By late November, a poll by the Berkeley Institute of Governmental Studies for the Los Angeles Times “showed that by 61% to 24%, likely Democratic primary voters in California thought Harris should quit the race.” Harris was at 7%.
Her final finish in the RealClearPolitics primary poll average for California was 8.3% — down from a high of 23%.

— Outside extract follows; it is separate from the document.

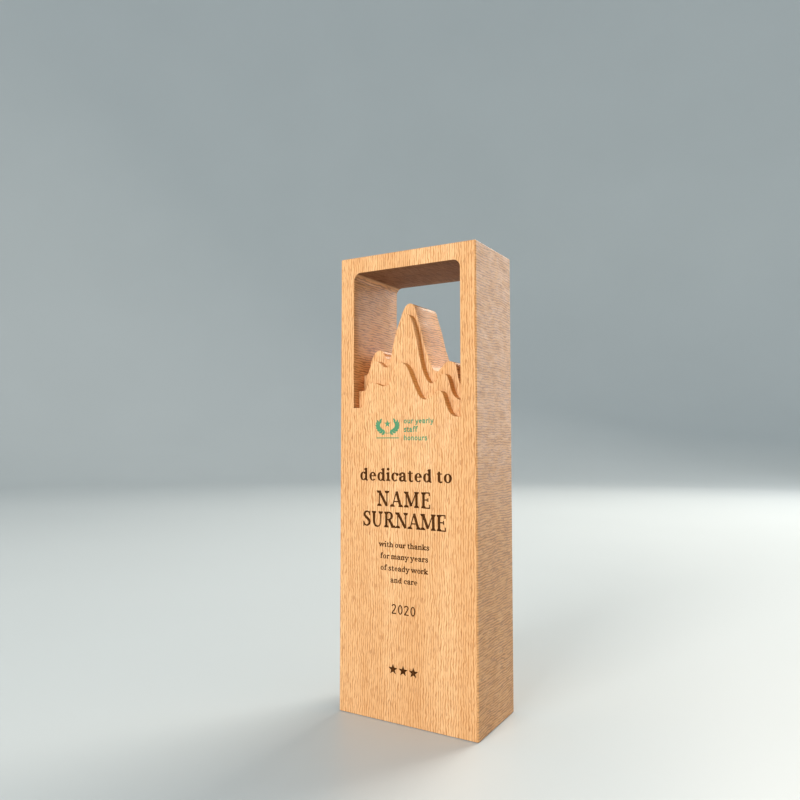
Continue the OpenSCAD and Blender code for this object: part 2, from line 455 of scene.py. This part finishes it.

Joel B. Pollak is Senior Editor-at-Large at Breitbart News and the host of Breitbart News Sunday on Sirius XM Patriot on Sunday evenings from 7 p.m. to 10 p.m. ET (4 p.m. to 7 p.m. PT). His new book, RED NOVEMBER, tells the story of the 2020 Democratic presidential primary from a conservative perspective. He is a winner of the 2018 Robert Novak Journalism Alumni Fellowship. Follow him on Twitter at @joelpollak.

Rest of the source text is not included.